# IC30 North American Championship Regatta, 8/2-8/4, Racine, WI.



## jnorten (Aug 18, 2009)

Hello,

Here's a chance for all of you Catalina 30 / 309 / 310 owners on Lake Michigan to get in on a very fun weekend.

Despite the official sounding name, I think these skippers are going to be welcoming to any "newbies". Of late, there has only been 10-15 boats competing in any one year.

Here is the Notice of Race.

And, here is the registration form.

You will need to join the Association (you can sign up right at the race).

I've crewed on other folks' boats for 10-15 years.

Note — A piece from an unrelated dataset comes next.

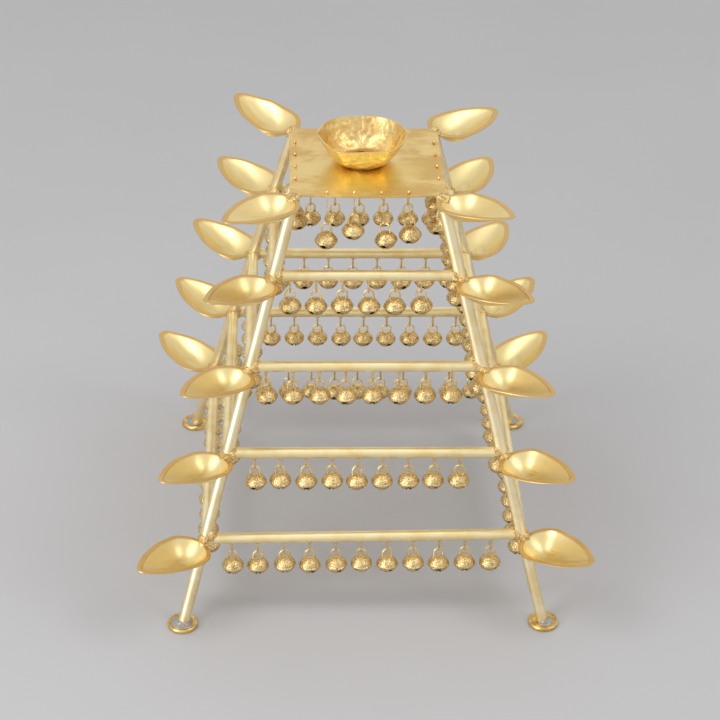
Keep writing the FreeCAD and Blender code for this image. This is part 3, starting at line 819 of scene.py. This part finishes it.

Last fall, I bought a 1982 Catalina 30 and have been slowly refitting her. I began racing this spring in my local beer can races.

I found and joined the C30 Association. The website is not fancy, but you'll get the idea. Their forum is much better!

I have peppered--absolutely peppered--these folks with questions since last September. I have learned much and appreciate their advise. I have saved much $$. It's a good group.

So, give it a thought. I hope to see you in Racine, WI August 2!

Josh Norten
s/v Esperanza
1982 Catalina 30, mk1, std rig
Universal Diesel 5411


----------



## paulk (Jun 2, 2000)

Good excuse for a cruise to Racine. Fun town!


----------